Why some "limited editions" are overrated

Collectors often assume colored vinyl, picture discs, and numbered runs are intrinsically valuable. In my work I have seen many colorful promos that command little interest because they were mass produced to capitalize on novelty.

Color variants can be both genuine limited editions and high‑volume marketing items. The key is scarcity plus demand. A 300‑copy hand‑numbered color run from a cult band from 1982 will behave differently on the market than a modern 5,000 copy color reissue pressed for a retail campaign. Similarly, picture discs are often heavier on image than on sound quality; they attract display interest but not necessarily premium pricing among audiophile collectors.

It is also a common mistake to equate first release date with first pressing. Labels sometimes issued simultaneous pressings in different countries. The true first pressing is confirmed by matrix/runout and pressing plant evidence, not just the date on a sleeve.

Preservation, handling, and why provenance matters

Rarity and value are inseparable from provenance. Documented ownership, original inner sleeves, inserts, and correct cover variants multiply a record's collectability. I have handled donated collections where an original promo flyer tucked inside a sleeve transformed an otherwise ordinary pressing into a historically significant artifact.

Preservation advice matters because many rare pressings are fragile. Shellac 78s crumble if flexed. Acetates oxidize and lose high frequencies with repeated playback. Test pressings have often been handled without sleeves and may show unique damage.

  • Store records vertically in acid‑free sleeves at stable temperature and moderate humidity. Avoid attics, basements, and direct sunlight.
  • Do not play unique acetates or badly scored test pressings unless you have a suitable cutter stylus and experience. Many archivists digitize fragile discs using specialized turntables and optical methods.
  • Preserve provenance. Keep any paperwork, label invoices, or original inner sleeves. Photograph inserts and note who supplied the item and when.

Case studies and what they teach us

Two brief case studies illustrate how rarity forms.

1) The Beatles Yesterday and Today, Capitol Records, 1966. Industry documentation reveals that the notorious "butcher" cover was distributed in the US and then recalled after public outcry. Capitol recalled thousands of copies and replaced the cover with a plain image, but some original sleeves survived in collectors hands and in dealer inventories. Here rarity is produced by recall plus surviving copies that escaped the replacement process.

2) Test pressings for small independent releases. A regional punk label pressing 300 copies in 1979 may have produced 5 test pressings for approval. One of those test pressings might have a slightly different mix or a different take. When the band becomes cult iconic decades later, that single test pressing can be outsized in value relative to the 300 mass copies because it is unique and carries the artist's earliest approved sound.

How custom vinyl creators and buyers should think about rarity

For artists, gift‑givers, and small labels who use custom pressing services, understanding rarity is useful for creating meaningful limited editions rather than meaningless gimmicks. A thoughtful numbered edition of 250 copies with unique mastering choices, sleeve inserts, and documented provenance will attract more interest than an unnumbered mass colored pressing.
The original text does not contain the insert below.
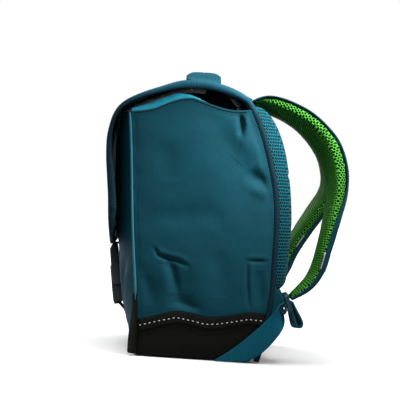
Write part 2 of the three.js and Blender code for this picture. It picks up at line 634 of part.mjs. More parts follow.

Vinylacy, for example, offers several material and color options such as NOIR®, CRYSTAL®, HAZE®, and PRISM®, and can produce small custom runs starting from affordable price points. If your goal is to create a collectible object, combine low quantity pressings, unique artwork, and documented mastering notes. If your goal is a personal keepsake or an affordable gift, colored vinyl and attractive sleeves do that job without entangling you in collector expectations.

Practical checklist for custom pressings

  • Decide whether you want collectability or affordability. Small runs under 1,000 are more likely to be considered limited editions.
  • Document the mastering. Note whether the pressing uses a dedicated master, a mono or stereo cut, or the same audio supplied for streaming.
  • Include provenance elements. Hand‑numbered sleeves, signed inserts, or a certificate of authenticity add value.
  • Avoid claiming rarity from color alone. Be transparent about quantities and the nature of the edition.

Creating meaningful custom pressings is a creative decision as much as a manufacturing one. Use the tools of pressing history to make products that collectors and listeners will cherish.

Rarity is not a single quality you can stamp on a record; it emerges from production decisions, mistakes, and the social history of how records are distributed and preserved. Knowing how to read matrix numbers, how to assess provenance, and when a color or misprint truly matters will make you a better buyer, seller, or creator of vinyl. If you are putting together a custom run, think like a historian: document your choices, limit the run intentionally, and use high quality mastering and packaging. That is how a pressing earns its place in the story of recorded sound.